In April 2016, Wells Fargo provided a waiver for non-compliance with the covenants in the credit agreement for the fiscal quarter ended December 31, 2015. As discussed in Note 7, in August 2016 Wells Fargo agreed to enter into a fourth amendment to the credit agreement that provides for, among other things, a limited waiver of the negative financial covenants for the fiscal quarters ended March 31, 2016 and June 30, 2016. The Company violated the financial ratio covenants for the fiscal quarter ended September 30, 2016, which constitutes an event of default under the credit agreement. Accordingly, Wells Fargo has the immediate right to demand acceleration of all outstanding borrowings and has the ability to foreclose upon the existing collateral. Management believes that Wells Fargo will not demand repayment until an alternative lender can be obtained. However, no assurance can be provided unless a waiver is subsequently obtained to cure the existing event of default.
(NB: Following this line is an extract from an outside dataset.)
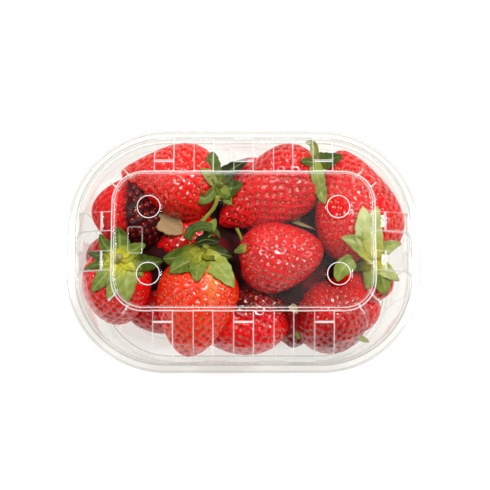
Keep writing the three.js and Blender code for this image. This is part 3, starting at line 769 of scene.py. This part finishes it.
def over_heap(x, y):
    """The heap's height at plan points, between the grid's points."""
    across = np.clip(x + GRID_X, 0, 2 * GRID_X - 1.1)
    back = np.clip(y + GRID_Y, 0, 2 * GRID_Y - 1.1)
    i, j = across.astype(int), back.astype(int)
    a, b = across - i, back - j
    near = HEAP_TOP[i, j] * (1 - b) + HEAP_TOP[i, j + 1] * b
    far = HEAP_TOP[i + 1, j] * (1 - b) + HEAP_TOP[i + 1, j + 1] * b
    return near * (1 - a) + far * a


def under_lid(x, y):
    """The height that a leaf may reach under the lid's deck and the slope round it."""
    half_x, half_y, corner, z = DECK
    beyond_x = np.maximum(np.abs(x) - half_x + corner, 0)
    beyond_y = np.maximum(np.abs(y) - half_y + corner, 0)
    beyond = np.maximum(np.hypot(beyond_x, beyond_y) - corner, 0)
    return z - HEAD_ROOM - LID_FALL * beyond


def closed_leaf(grid, tone, dry, heart=0.0):
    """A thin closed sheet under a grid of points, with what its material reads."""
    rows, across = grid.shape[:2]
    facing = unit(np.cross(np.gradient(grid, axis=1), np.gradient(grid, axis=0)))
    points = np.concatenate([grid.reshape(-1, 3), (grid - facing * LEAF_THICKNESS).reshape(-1, 3)])
    count = rows * across
    faces = []
    for i in range(rows - 1):
        for j in range(across - 1):
            a = i * across + j
            faces.append((a, a + 1, a + across + 1, a + across))
            faces.append((count + a, count + a + across, count + a + across + 1, count + a + 1))
    index = np.arange(count).reshape(rows, across)
    border = [*index[0], *index[1:, -1], *index[-1, -2::-1], *index[-2:0:-1, 0]]
    for a, b in zip(border, border[1:] + border[:1]):
        faces.append((b, a, count + a, count + b))
    attributes = {
        "tone": tone, "dry": dry, "heart": heart,
        "across": np.tile(np.abs(np.linspace(-1, 1, across)), 2 * rows),
        "along": np.tile(np.repeat(np.linspace(0, 1, rows), across), 2),
    }
    return points * MM, faces, attributes


def leaf_outline(s, width, wave):
    """Half the leaf's width along it: broad in the middle, pointed, with a few coarse teeth."""
    half = width / 2 * (0.5 * (1 - s) ** 3 + np.sin(pi * np.minimum(s, 0.997) ** 0.82) ** 0.66)
    return np.maximum(half * (1 + 0.05 * np.sin(30 * s + wave)), 0.04)


def sepal(hub, tip_x, tip_y, width, lift, rise, tone, heart, seed):
    """One sepal, laid over the heap from its hub to its tip."""
    draw = random.Random(seed)
    hub = np.array(hub, float)
    rows, across = 23, 11
    s = np.linspace(0, 1, rows)
    reach = np.array((tip_x, tip_y)) - hub[:2]
    length = hypot(*reach)
    side = np.array([reach[1], -reach[0]]) / length
    sway = draw.uniform(-0.08, 0.08) * length
    wave = draw.uniform(0, 6.28)
    path = hub[:2] + np.outer(s, reach) + np.outer(sway * np.sin(pi * s), side)
    rest = over_heap(*path.T) + 0.5
    held = np.max(rest[None, :] - 1.3 * length * np.abs(s[:, None] - s[None, :]), axis=1)
    z = np.maximum(held, hub[2] - 0.75 * length * s)
    for _ in range(3):
        z[1:-1] = (z[:-2] + 2 * z[1:-1] + z[2:]) / 4
    z += lift * length * s ** 1.5 + 0.35 * np.sin(6 * s + wave)
    half = leaf_outline(s, width, wave)
    u = np.linspace(-1, 1, across)
    out = half[:, None] * u
    x = path[:, :1] + side[0] * out
    y = path[:, 1:] + side[1] * out
    droop = 0.7 * (1 - min(1.0, lift * 4))
    flat = z[:, None] + 0.25 * np.sin(5 * u + 9 * s[:, None] + wave)
    height = np.clip(over_heap(x, y) + 0.5, flat - droop * np.abs(out), flat + 0.6 * np.abs(out))
    height += rise * half[:, None] * u ** 2
    height -= 0.35 * np.exp(-(u / 0.18) ** 2)
    height = np.minimum(height, under_lid(x, y))
    return closed_leaf(np.stack([x, y, height], 2), tone + draw.uniform(-0.06, 0.06), 0.0, heart)


def smooth_line(points, count):
    """A line through rounded corners, as count points."""
    line = np.array(points, float)
    for _ in range(3):
        cut = np.stack([line[:-1] * 0.75 + line[1:] * 0.25, line[:-1] * 0.25 + line[1:] * 0.75], 1)
        line = np.concatenate([line[:1], cut.reshape(-1, 3), line[-1:]])
    gone = np.concatenate([[0], np.cumsum(np.linalg.norm(np.diff(line, axis=0), axis=1))])
    at = np.linspace(0, gone[-1], count)
    return np.stack([np.interp(at, gone, line[:, k]) for k in range(3)], 1)


def across_line(line):
    """Unit vectors across a line: level ones, and the ones square to them and to the line."""
    tangent = unit(np.gradient(line, axis=0))
    level = unit(np.cross(tangent, [0, 0, 1.0]))
    return level, np.cross(level, tangent)


def curled_leaf(points, width, lean, tone, seed, dry=0.0):
    """A leaf along a given midrib, leaning over to one side by so many degrees."""
    wave = random.Random(seed).uniform(0, 6.28)
    rows, across = 25, 9
    line = smooth_line(points, rows)
    level, upright = across_line(line)
    lean = radians(lean)
    side = level * cos(lean) + upright * sin(lean)
    square = upright * cos(lean) - level * sin(lean)
    s = np.linspace(0, 1, rows)
    half = leaf_outline(np.clip(s, 0.03, 1), width, wave)
    u = np.linspace(-1, 1, across)
    grid = line[:, None, :] + side[:, None, :] * (half[:, None] * u)[..., None]
    grid += square[:, None, :] * (half[:, None] * (0.35 * u ** 2 + 0.1 * np.sin(4 * u + wave)))[..., None]
    grid[..., 2] = np.minimum(grid[..., 2], under_lid(grid[..., 0], grid[..., 1]))
    return closed_leaf(grid, tone, dry)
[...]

Additionally, management expects that further non-compliance with the financial ratio covenants is likely when results are reported for the fourth quarter of 2016. The ongoing availability of borrowings under this credit agreement through the maturity date of July 30, 2017, or the receipt of funding from alternative sources, is critical to the Company’s ability to survive until oil and gas prices recover.

 

Commencing in September 2015, the Company completed the following actions to address liquidity constraints and improve the Company’s operating results to enable the Company to survive the current oil and gas industry price environment:

 

  · During the third quarter of 2015, the Company began to implement restructuring actions to reduce corporate overhead through a reduction in the size of the Company’s workforce from 14 employees at the end of 2014 to one employee by January 2016. Additionally, in December 2015 the Company completed a move of its corporate headquarters to Denver, Colorado for better access to financial services and to improve access to oil and gas deal flow. Management expects its restructuring and other cost-cutting actions will result in an overhead reduction of approximately $4,000 on an annualized basis. During the nine months ended September 30, 2016, these actions contributed to a reduction in general and administrative expenses by $2,360 or 53% as compared to the nine months ended September 30, 2015.
 
  · As discussed in Note 5, in February 2016 the Company completed the disposition of its mining segment, including the Keystone Mine, a related water treatment plant and other related properties. A significant objective for completing the disposition was to improve future profitability through the elimination of the obligations to operate the water treatment plant and mine holding costs, which are expected to result in estimated annual cash savings of $3,000. During the nine months ended September 30, 2016, this disposition contributed to a reduction in operating expenses associated with the mining segment of $2,012 from $2,385 for the nine months ended September 30, 2015 to $373 for the nine months ended September 30, 2016. Management believes the disposition of the Company’s mining segment is a major step in the transformation of U.S. Energy to solely focus on its existing oil and gas business.

  

The Company expects that its share of the drilling and completion costs associated with proved undeveloped oil and gas properties that it will be required to fund is approximately $1,000 in 2017 and $3,800 in 2018. Additionally, the Company has a commitment to fund its share of drilling and completion costs of approximately $9,600 under the IronHorse Agreement discussed in Note 9. However, the specific timing and amount of these expenditures is controlled by the operators of the respective properties and can change based on a variety of economic and operating conditions. The Company’s ability to finance these planned capital expenditures is contingent upon its ability to repay $6,000 of outstanding borrowings under the Wells Fargo credit agreement and to obtain alternative sources of financing. In order to reduce the financing commitments, the Company intends to pursue sales of non-core assets to generate near-term liquidity. Alternatives that may be pursued include selling or joint venturing an interest in certain oil and gas properties, selling real estate assets in Wyoming, selling marketable equity securities, issuing shares of common stock for cash or as consideration for acquisitions, and other alternatives, as the Company determines how to best fund its capital programs and meet its financial obligations.

 

As of September 30, 2016, the Company had cash and equivalents of $1,204. Management believes approximately $7,000 of annualized overhead and mining expense reductions have poised the Company to survive the current low commodity price environment. Management believes the Company’s new singular industry focus, combined with attractive producing properties and a low-cost overhead structure makes the Company an attractive vehicle to partner with for potential investors and lenders during this industry downturn and low commodity price environment. However, there can be no assurance that the Company will be able to complete future financings, dispositions or acquisitions on acceptable terms or at all.